La lucha contra el terrorismo internacional alcanza a las mezquitas

El miedo está llevando a soluciones que limitan demasiado las libertades, como he señalado en esta sede. Pero las reacciones contundentes suscitan una adhesión digna de mejor causa. Basta pensar en las cotas de popularidad recuperadas por el presidente francés François Hollande tras los atentados del 13-N, aunque no han sido suficientes para evitar la debacle en la primera vuelta de las regionales...

Ese recorte de libertad llega también a los musulmanes en Estados Unidos después de la barbarie de san Bernardino. No sólo al conjunto de los ciudadanos, que pueden ver cómo decae un derecho tan peculiar como la posesión de armas. Lo exigía The New York Times, en un editorial publicado en portada, algo que, al parecer, no hacía desde 1920.

La sospecha llega a las mezquitas. Al menos tres han sido cerradas por la autoridad competente en Francia, después de la instauración del estado de emergencia. De la última, en Lagny-sur-Marne (en la región de París), se ha dicho que era salafista. No sé si coincide o no con la orientación de las clausuradas antes en Gennevilliers (Hauts-de-Seine) y L'Arbresle (Rhône). Ni si tampoco en éstas, como en la primera, la policía ha encontrado municiones para kalashnikov, y vídeos y material de propaganda.

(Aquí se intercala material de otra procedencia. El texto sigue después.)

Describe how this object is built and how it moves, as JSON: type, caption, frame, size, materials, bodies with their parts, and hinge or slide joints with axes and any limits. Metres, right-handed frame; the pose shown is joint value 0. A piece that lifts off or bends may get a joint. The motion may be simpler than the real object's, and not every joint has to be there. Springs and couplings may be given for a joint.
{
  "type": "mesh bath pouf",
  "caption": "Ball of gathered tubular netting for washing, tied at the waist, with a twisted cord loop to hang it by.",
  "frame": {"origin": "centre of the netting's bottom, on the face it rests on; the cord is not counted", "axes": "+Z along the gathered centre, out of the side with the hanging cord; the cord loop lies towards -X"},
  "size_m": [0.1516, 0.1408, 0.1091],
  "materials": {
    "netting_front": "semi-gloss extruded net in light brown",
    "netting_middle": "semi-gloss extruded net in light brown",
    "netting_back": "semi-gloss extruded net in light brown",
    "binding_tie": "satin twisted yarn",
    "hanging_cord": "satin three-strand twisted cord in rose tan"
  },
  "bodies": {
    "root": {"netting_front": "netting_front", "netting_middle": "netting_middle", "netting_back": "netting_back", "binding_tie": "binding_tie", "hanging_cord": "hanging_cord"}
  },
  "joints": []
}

El ministro del interior, Bernard Cazeneuve, anunció dos días después de los atentados que tomaría las medidas necesarias para cerrar las mezquitas en las que se propaga el odio y, por tanto, se justifica y promueve el yihadismo. "No he esperado a que se decrete el estado de emergencia para combatir a los predicadores del odio, pero con el estado de emergencia podremos ir más rápido", aseguró Cazeneuve en la cadena de televisión France 2, en respuesta a quienes acusaban al ejecutivo de no hacer lo suficiente para combatir el terrorismo.

Como es natural, Nicolas Sarkozy había pedido ya que se expulsase manu militari a los imanes que dirigieran oraciones de signo radical, y se cerrasen los correspondientes lugares de culto.

Muchos se escandalizaron cuando el aspirante a candidato republicano Donald Trump –no deja de crecer en popularidad a pesar, o a causa, de sus exabruptos hizo público su proyecto de cerrar algunas mezquitas en Estados Unidos para luchar contra el Estado islámico. Añadió que revocaría los pasaportes de los estadounidenses que viajasen al extranjero para luchar junto con los yihadistas. Estas medidas radicales comienzan a aplicarse en varios países de Occidente, incluido el Reino Unido.

Cómo no recordar las declaraciones de las máximas autoridades de Francia cuando a finales de agosto pasado la mezquita de Auch (Gers) quedaba prácticamente destruida por un incendio criminal. François Hollande afirmó en un comunicado oficial que todo estaba en marcha para identificar y castigar a los culpables: los musulmanes “pueden vivir su religión con toda libertad y seguridad”. En un twit del primer ministro Manuel Valls se leía: “El incendio criminal de la mezquita de Auch es un ataque contra nuestros valores republicanos. Lo condeno con todas mis fuerzas”.

A pesar de todo, la reacción es notoriamente moderada si se compara con las brutalidades de los radicales islamistas. Las repúblicas islámicas de finales del siglo pasado, aun con dosis de totalitarismo, incluso dictaduras, más bien respetaron a las iglesias, como en Libia, Iraq o Siria. En otros países del Golfo, aun con gobiernos bien vistos por las potencias occidentales, apenas existe libertad religiosa. Quizá sólo hubo incidentes de entidad en Egipto, en el periodo de máxima influencia de los Hermanos Musulmanes. Pero allí donde llegan los yihadistas, templos y monasterios arden, cuando no son transformados sin más en mezquitas, como el tristemente célebre caso de la iglesia caldea de san José en Mosul.

Acaba de publicarse en Italia el libro de un refugiado iraquí cristiano. Procede de un lugar donde en los años setenta no había mezquita. Con las banderas negras del califato comenzaron las masacres y las deportaciones. Y la gran diáspora de los cristianos, la minoría más indefensa. Antes, simplemente sentían la desconfianza y el odio de la gran mayoría de musulmanes, por ser infieles. Pero ahora esperan con urgencia acciones, distintas a las decididas por los gobiernos occidentales, que eviten en lo posible una persecución y un martirio que se están haciendo crónicos y amenazan con la desaparición del cristianismo. Además de la fe, están en juego tantas obras culturales que deberían ser patrimonio de la humanidad. No parece que baste con cerrar mezquitas en Occidente, ni desplegar más aviones de bombardeo en Siria.